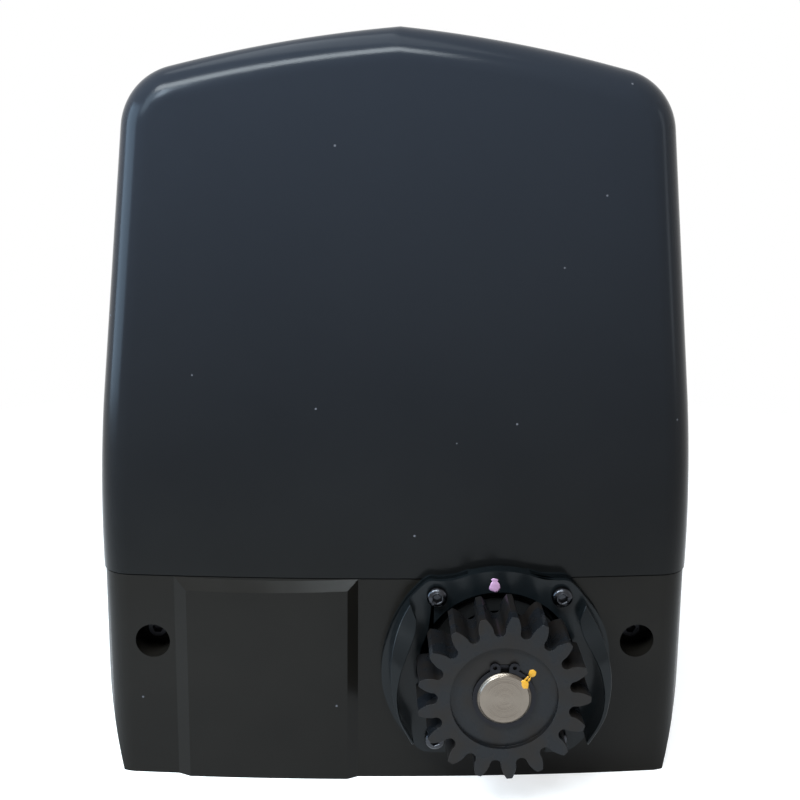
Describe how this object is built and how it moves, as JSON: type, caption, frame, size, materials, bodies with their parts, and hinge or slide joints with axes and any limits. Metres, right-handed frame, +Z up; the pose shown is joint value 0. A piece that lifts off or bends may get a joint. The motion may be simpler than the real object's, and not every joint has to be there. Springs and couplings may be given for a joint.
{
  "type": "sliding gate motor",
  "caption": "Dark moulded sliding gate motor with a lift-off ridged hood, a lower housing, and a guarded steel rack pinion driven by a worm gearmotor with a key release lever.",
  "frame": {"origin": "centre of the four foundation slots on the underside of the base", "axes": "+Z up, -Y towards the gate and its rack (the pinion side), +X to the right when facing the pinion"},
  "size_m": [0.2732, 0.2446, 0.3441],
  "materials": {
    "housing_plastic": "satin, fine moulded texture",
    "base_plastic": "satin, fine moulded texture",
    "gear_steel": "blackened, oiled",
    "turned_steel": "turned",
    "spring_steel": "phosphated",
    "fastener_steel": "black zinc",
    "zinc_steel": "bright zinc",
    "cast_alloy": "as cast",
    "bronze": "machined",
    "lamination": "varnished",
    "copper_winding": "varnished",
    "bearing_steel": "ground",
    "rubber_black": "matte",
    "deck_plastic": "fine texture",
    "board_green": "solder mask",
    "terminal_green": "moulded",
    "relay_black": "moulded",
    "capacitor_shell": "moulded",
    "lever_plastic": "satin"
  },
  "bodies": {
    "chassis": {"base_housing": "base_plastic", "pinion_guard": "base_plastic", "hood_seal": "rubber_black", "oil_seal": "rubber_black", "cable_grommet": "rubber_black", "guard_screws": "fastener_steel", "hood_screws": "fastener_steel", "case_bolts": "zinc_steel", "cover_screws": "zinc_steel", "motor_bolts": "zinc_steel", "deck_screws": "zinc_steel", "transformer_screws": "zinc_steel", "board_screws": "zinc_steel", "gear_case": "cast_alloy", "gear_case_cover": "cast_alloy", "motor_case": "cast_alloy", "motor_end_cap": "cast_alloy", "front_bearing": "bearing_steel", "rear_bearing": "bearing_steel", "worm_bearing_lower": "bearing_steel", "worm_bearing_upper": "bearing_steel", "motor_bearing": "bearing_steel", "stator_core": "lamination", "transformer_core": "lamination", "stator_windings": "copper_winding", "transformer_coil": "copper_winding", "deck_plate": "deck_plastic", "board_carrier": "deck_plastic", "capacitor_clip": "deck_plastic", "transformer_bracket": "zinc_steel", "limit_sensor_bracket": "zinc_steel", "lever_pivot_pins": "zinc_steel", "run_capacitor": "capacitor_shell", "control_board": "board_green", "receiver_module": "board_green", "terminal_blocks": "terminal_green", "relays": "relay_black", "fuse_holders": "relay_black", "board_components": "relay_black", "limit_sensor": "relay_black"},
    "hood": {"hood": "housing_plastic"},
    "rotor": {"worm_shaft": "turned_steel", "rotor_core": "lamination"},
    "wheel": {"worm_wheel": "bronze"},
    "output": {"output_shaft": "turned_steel", "pinion": "gear_steel", "retaining_ring": "spring_steel", "pinion_key": "zinc_steel", "clutch_key": "zinc_steel"},
    "dog": {"clutch_dog": "turned_steel"},
    "lever": {"release_lever": "lever_plastic", "crank_pin": "zinc_steel", "flap_rivet": "zinc_steel"},
    "lock": {"lock_cylinder": "zinc_steel"},
    "flap": {"lock_flap": "fastener_steel"},
    "shift": {"release_rod": "zinc_steel", "shift_fork": "zinc_steel"}
  },
  "joints": [
    {"name": "rotor_spin", "type": "hinge", "parent": "chassis", "child": "rotor", "pos_m": [0, -0.015, 0.0595], "axis": [0, 0, 1], "continuous": true},
    {"name": "wheel_spin", "type": "hinge", "parent": "chassis", "child": "wheel", "pos_m": [0.0465, 0, 0.0595], "axis": [0, 1, 0], "continuous": true},
    {"name": "output_spin", "type": "hinge", "parent": "chassis", "child": "output", "pos_m": [0.0465, 0, 0.0595], "axis": [0, 1, 0], "continuous": true},
    {"name": "release_lever_swing", "type": "hinge", "parent": "chassis", "child": "lever", "pos_m": [0.0808, 0.08465, 0.0595], "axis": [0, 0, -1], "range_deg": [0, 90]},
    {"name": "release_rod_slide", "type": "slide", "parent": "chassis", "child": "shift", "axis": [0, 1, 0], "range_m": [0, 0.0055]},
    {"name": "clutch_slide", "type": "slide", "parent": "output", "child": "dog", "axis": [0, 1, 0], "range_m": [0, 0.0055]},
    {"name": "lock_turn", "type": "hinge", "parent": "lever", "child": "lock", "pos_m": [0.008, 0.09, 0.0595], "axis": [0, -1, 0], "range_deg": [0, 90]},
    {"name": "lock_flap_swing", "type": "hinge", "parent": "lever", "child": "flap", "pos_m": [0.008, 0.099, 0.0721], "axis": [0, 1, 0], "range_deg": [-120, 120]},
    {"name": "hood_lift", "type": "slide", "parent": "chassis", "child": "hood", "axis": [0, 0, 1], "range_m": [0, 0.3]}
  ],
  "couplings": [
    {"joint": "wheel_spin", "follows": "rotor_spin", "ratio": -0.033333},
    {"joint": "output_spin", "follows": "rotor_spin", "ratio": -0.033333},
    {"joint": "release_rod_slide", "follows": "release_lever_swing", "m_per_rad": 0.0035014},
    {"joint": "clutch_slide", "follows": "release_lever_swing", "m_per_rad": 0.0035014}
  ]
}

> _TO BE DONE_
Copy each line in the data that holds the word "bodies".

> _OUTPUT OF THE EXERCISE_
Describe how this object is built and how it moves, as JSON: type, caption, frame, size, materials, bodies with their parts, and hinge or slide joints with axes and any limits. Metres, right-handed frame, +Z up; the pose shown is joint value 0. A piece that lifts off or bends may get a joint. The motion may be simpler than the real object's, and not every joint has to be there. Springs and couplings may be given for a joint.
  "bodies": {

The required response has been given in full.